Way back in the way back, a colleague and I were looking to get some extra information onto the Jenkins (then Hudson) jobs screen. I had some chats with KK over IRC and at the time he did not want to open up having multiple columns in the jobs screen. His then view of the world is that the jobs screen should be somewhat opinionated and clean.

So I said, well what about if we add just a second icon beside the status ball and if you hover over it you get a tooltip that displays some detail message. KK said that didn't seem so bad... so off hacking I went.

What I wanted was a kind of health column that would tell you the worst health of your job at a glance.

The idea we had was that some jobs may have low test coverage, some jobs may have a flaky build, some jobs may have lots of TODO comments in the code, etc. So you would define the criterial levels of each metric and score jobs against those levels.

Then we would pick the worst score and display an icon for that score.

So off looking for icons I went... keeping in with the Tango theme that was used by the project at the time...

My initial idea was that you would maybe have a heart that gets into worse and worse shape as the score went from 100% to 0%... but the red colour was too distracting...

So I soon realized that - unlike the status balls - we wanted something that was not quite as high a contrast. You want to see the status balls first... if something is yellow or red, you fix that first... only when everything is blue do you want to start looking at the health (which is why the column is called "H")

What I did find is that the weather icons gave me 5 levels of "health" and were subtle enough not to distract from the red and yellow balls... plus my colleague and I thought it would be really cool to have the code coverage metric be an umbrella and as the code coverage gets worse the umbrella would loose bits of fabric so that 0% coverage would be a tattered frame.

So I had my patch and submitted it to KK and it got merged and the rest is history.

For the initial patch I wanted there to be something for every job already, so the default job health is based on the last 5 builds (because there are only 5 levels of the default icons, and scanning any more would just be pointless)

We also added contributors for the code coverage plugins and the violations plugin (which my colleague was the initial author of)
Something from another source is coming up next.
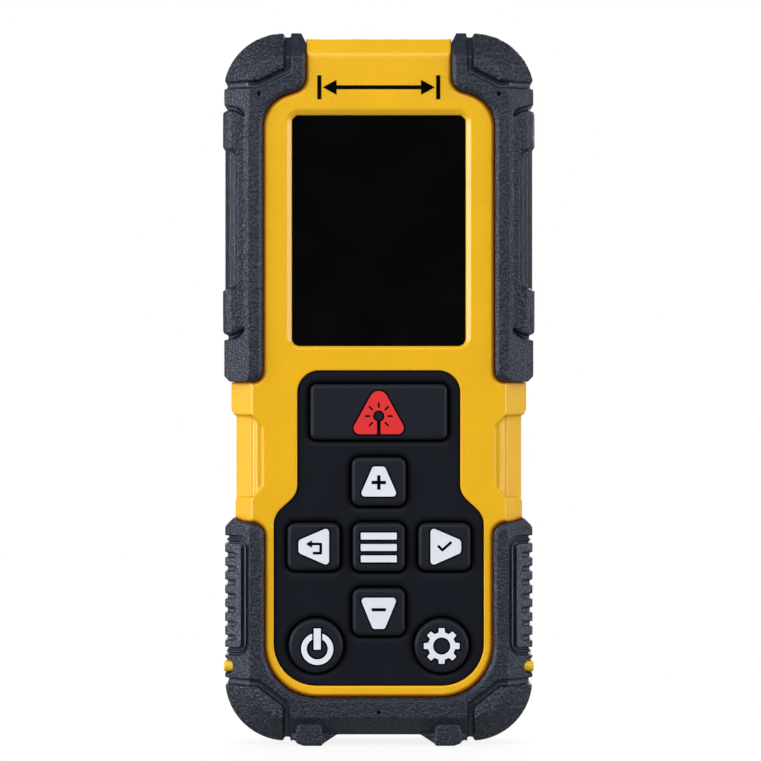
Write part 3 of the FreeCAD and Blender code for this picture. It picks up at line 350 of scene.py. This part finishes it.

Then of course you get distracted in other things...

What disappoints me greatly is that in the 700 or so releases of Jenkins that have had the weather icons... nobody has actually gone and implemented the custom icons for job health feature that is embedded directly in the code and was available from the very first day the patch landed...

I don't know if this is because the weather icons are just enough... or if it is because nobody noticed that you can do that...

I know for the code coverage icon, neither Peter nor I are good enough artists to come up with 5 levels of umbrella in various states of disrepair... another idea was a pie chart or a small trend graph... but we always seemed to have more important things to do... and since I joined CloudBees I've been too busy to get back to that area.

So anyway, I guess my point is that the weather icons were designed to be more subtle than the build status and the API was designed to allow plugins to contribute their own health and even their own icons... but whatever about other plugins contributing to health reports... nobody has bothered to contribute the customized icons!